Pictured above is Chuck Wendig’s writing shed. It’s a completely standalone structure made to do one thing: isolate a writer and make them write. It’s a deliberate, concrete manifestation of disconnecting from the world around us, and exploring aspects of how our world was before or could be in the future. Perhaps new worlds are being created in this tiny booth of creativity and frustration. It’s hard to say, until either the writer emerges with manuscript intact, or you go to the door and you knock.

Just be prepared if you knock, because writers are most definitely a frustrated lot.

Being able to isolate oneself is, in my experience, rather essential to the process. I’m sure there are writers who thrive on doing so in the midst of a crowd. Somewhere out there, there’s a novelist who can’t make the words happen unless they’re sitting on a bench in the middle of Grand Central Station getting bombarded by people and PA announcements and smells and odd looks. More power to them, I say. I’m more of a “writing shed” kind of person.

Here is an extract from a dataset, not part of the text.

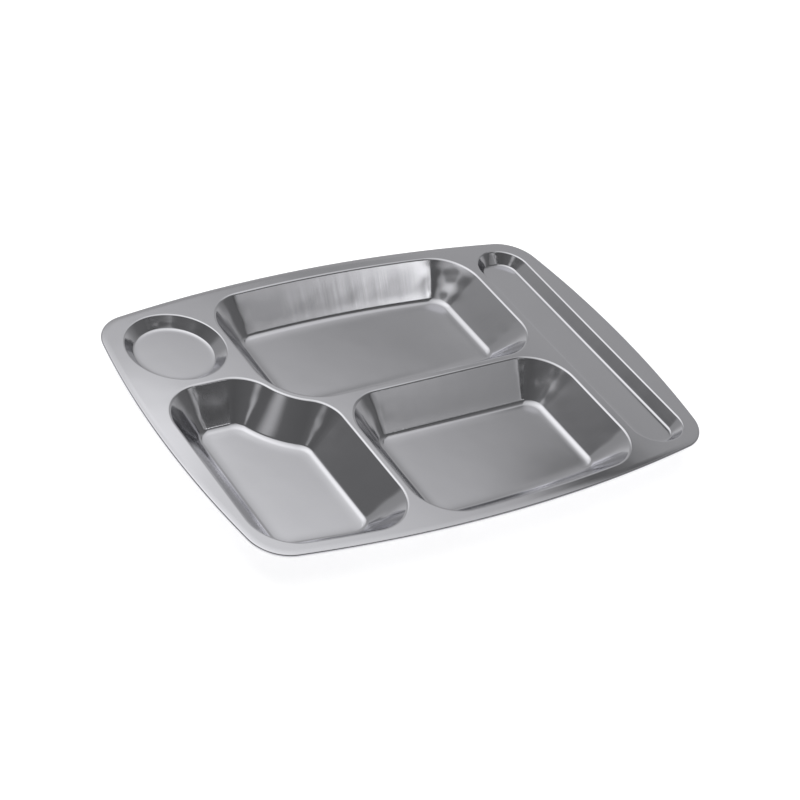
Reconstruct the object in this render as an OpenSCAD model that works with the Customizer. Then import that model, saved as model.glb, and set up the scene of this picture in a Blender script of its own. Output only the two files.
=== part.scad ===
// Divided compartment plate, pressed from one sheet of stainless steel.
// X runs along the tray to the right, Y runs to the back, Z runs up.
// The origin is under the middle of the tray, on the surface that its deep wells rest on.
// Each formed feature of the sheet is a solid of its own, and they meet face to face.

/* [Tray outline] */
// Length of the tray between the middles of its left and right edges
tray_l = 395; // [350:1:440]
// Width of the tray between the middles of its front and back edges
tray_w = 282.8; // [255:0.2:320]
// How far the front and back edges bow out at their middles
long_bow = 18.5; // [10:0.5:22]
// How far the left and right edges bow out at their middles
short_bow = 14.4; // [8:0.2:20]
// Radius of the tray's four corners
tray_corner_r = 29.6; // [20:0.2:36]

/* [Sheet and hem] */
// Thickness of the steel sheet
sheet_t = 0.7; // [0.5:0.05:1]
// Width of the band round the edge that rolls evenly down to the hem
edge_w = 5; // [4.4:0.2:7]
// Slope of that band where it meets the hem, in degrees
edge_angle = 5; // [2:0.5:10]
// Inner radius of the hem's fold
hem_bend_r = 0.45; // [0.3:0.05:0.7]
// Length of the hem's return leg under the edge
hem_leg_l = 3; // [2:0.1:3.4]

/* [Deep wells] */
// Depth of the three deep wells below the deck
well_depth = 25; // [18:0.5:28]
// Slope of the deep wells' walls, in degrees from level
wall_angle = 47.5; // [45:0.5:60]
// Radius of the shoulder where the deck turns down into a deep well
shoulder_r = 2.5; // [1.5:0.1:4]
// Radius of the bend between a deep well's wall and its floor
floor_bend_r = 7; // [4:0.5:9]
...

The best I can do is walk up a few blocks to my local library and get in on one of their little work rooms; failing that, use a public terminal that doesn’t have about a thousand distractions a click away. Because let’s face it: writing is incredibly frustrating work, and most writers I know are more than happy to do things that are not writing. Writers are avid gamers, outdoors enthusiasts, movie buffs, even parents… all of these things take the writer away from their writing, and unless they’re isolated to some degree, most writers I know would opt for those not-writing things instead of disconnecting from the world and getting the writing done.

Even this blog post is an example of this. I’ve gone back into my previous entries on writing to see if I’m repeating myself — I’m sure I am to some degree. I’ve looked at other writers’ Twitter accounts to see how far off I am — not all writers are the same, after all. I’ve been distracted by Discord, Facebook, the traffic outside, the sound of the TV in the flat’s main room. I’m thinking about my phone interview in half an hour. I’m thinking about Mad Max Fury Road, and Dungeons & Dragons, and…

Well, you get the idea.

If I were trying to finally put some damn words into the manuscript that’s been very patiently waiting for me to finish it, it’d be even worse. If I weren’t sitting in a place free of most distractions, save perhaps for some good mood music, I’d be getting nothing done and I’d end up frustrated over that. I know I can close my distractions as easily as I can open them. I try to do so whenever I need to get something like this done, let alone laying out hundreds of new words in a story I need to finish. In one particular case, there’s a definite need there, and despite its lengthy gestation period, I think this novel is becoming more relevant as time goes on, not less.

But that’s literally a story for another day.

With the weather in Seattle being its more temperate summer days of late, days of mild temperatures and little precipitation, going to a library for a few hours seems like a likely prospect until I secure more steady dayjob work. The challenge for me is making the time and devoting the energy to do so. Job searches are soul-crushing, heart-eroding, mind-grating things, and I think this is the longest one I’ve been on. I can’t yet sustain myself on writing alone, and the competition for freelance work is just as breakneck as it is for salaried positions, if not moreso. I’m not giving up, but I’m also reminding myself that I still want to write, need to write, and the only way to do it is, to use an old metaphor, “sit down at a typewriter and bleed.”

I’m going to be working to find the right time, and go to the right place, to do just that.

Don’t worry, I’ll clean up afterwards.